Limitations of Scalarisation in MORL: A Comparative Study in Discrete Environments
Muhammad Sa'ood Shah, Asad Jeewa
TL;DR
This paper investigates the limitations of scalarisation-based outer-loop MORL methods in discrete environments by comparing MO Q-Learning with linear and Chebyshev scalarisation against Pareto Q-Learning, an inner-loop multi-policy approach. It demonstrates that scalarisation performance is highly sensitive to the environment and Pareto-front shape, often failing to retain learned solutions and requiring extensive weight configurations that waste computation. In contrast, Pareto Q-Learning shows faster convergence and denser Pareto-front coverage in at least one environment, suggesting inner-loop methods offer more robust decision-making under uncertainty. The findings advocate shifting from outer-loop scalarisation to inner-loop multi-policy strategies to achieve sustainable, generalizable MORL in dynamic settings.
Abstract
Scalarisation functions are widely employed in MORL algorithms to enable intelligent decision-making.
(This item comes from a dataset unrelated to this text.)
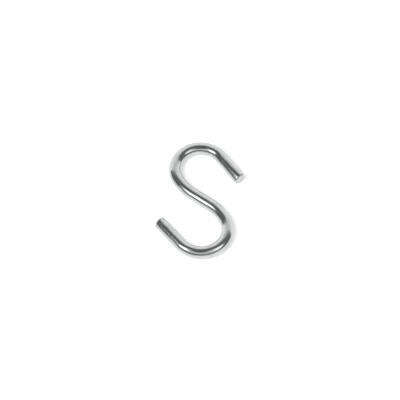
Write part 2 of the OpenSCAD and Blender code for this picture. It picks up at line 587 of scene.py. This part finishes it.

However, these functions often struggle to approximate the Pareto front accurately, rendering them unideal in complex, uncertain environments. This study examines selected Multi-Objective Reinforcement Learning (MORL) algorithms across MORL environments with discrete action and observation spaces. We aim to investigate further the limitations associated with scalarisation approaches for decision-making in multi-objective settings. Specifically, we use an outer-loop multi-policy methodology to assess the performance of a seminal single-policy MORL algorithm, MO Q-Learning implemented with linear scalarisation and Chebyshev scalarisation functions. In addition, we explore a pioneering inner-loop multi-policy algorithm, Pareto Q-Learning, which offers a more robust alternative. Our findings reveal that the performance of the scalarisation functions is highly dependent on the environment and the shape of the Pareto front. These functions often fail to retain the solutions uncovered during learning and favour finding solutions in certain regions of the solution space. Moreover, finding the appropriate weight configurations to sample the entire Pareto front is complex, limiting their applicability in uncertain settings. In contrast, inner-loop multi-policy algorithms may provide a more sustainable and generalizable approach and potentially facilitate intelligent decision-making in dynamic and uncertain environments.